Gowda: What would be the best health policy for my parents?
Halan: Is it Rs4 lakh per person or floater?
Gowda: It’s a floater.
Halan: I think Rs2 lakh each of individual will cover them very nicely, so it’s good that they have Rs4 lakh at that age. I don’t think it’s such a big issue now, so they can look at some pure health insurance companies which can give them cover till 80-85 and some give them cover till 100. You should look at stand-alone health insurance companies.
Biswajit, 54, doctor, Midnapore, West Bengal
I have invested in Nifty ETF of Benchmark MF and want to invest more in systematic way. It invests in 50 companies of Nifty in proportionate manner. But I have one doubt. Can I receive dividends on these shares? There is no mention of choice of dividend or growth option. If I do not receive dividends then it is invested as a growth fund, i.e., dividends are reinvested in the same shares in the same proportion. Then the NAV (net asset value) of the units of the scheme should grow ahead of and faster to Nifty. But is that happening? I doubt. Please enlighten.
Halan: You are right. In an exchange traded fund, buying stocks whenever there is a dividend that is declared or a bonus, the portfolio does rise in value.

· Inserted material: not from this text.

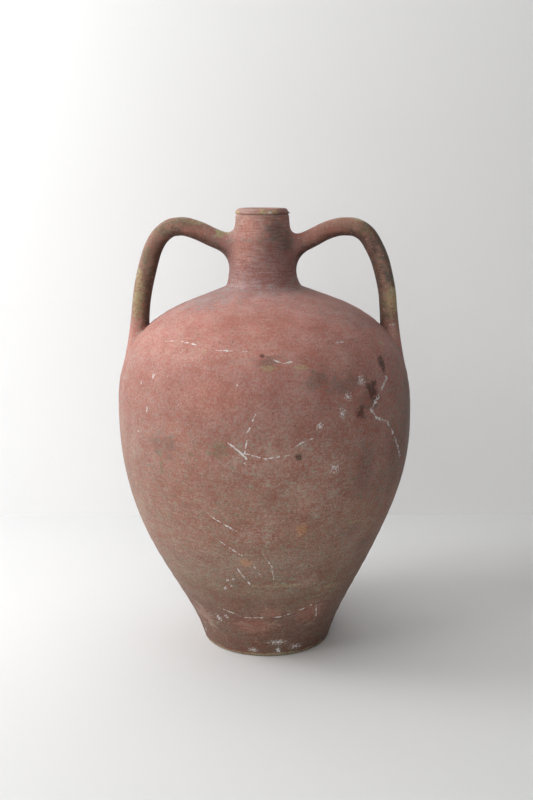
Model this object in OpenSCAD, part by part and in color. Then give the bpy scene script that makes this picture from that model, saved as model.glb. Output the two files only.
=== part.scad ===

So the NAV will rise above the index value...so the fund will periodically declare a dividend and the NAV will come back to in tandem with the index and that dividend will come to you separately. And if you look at the factsheet at any of these funds, you can go on the benchmark site and there is a whole dividend history periodically. I think between Rs3 per unit to rRs8 per unit. Yes, you do get that benefit in an ETF through the dividend paid out to you.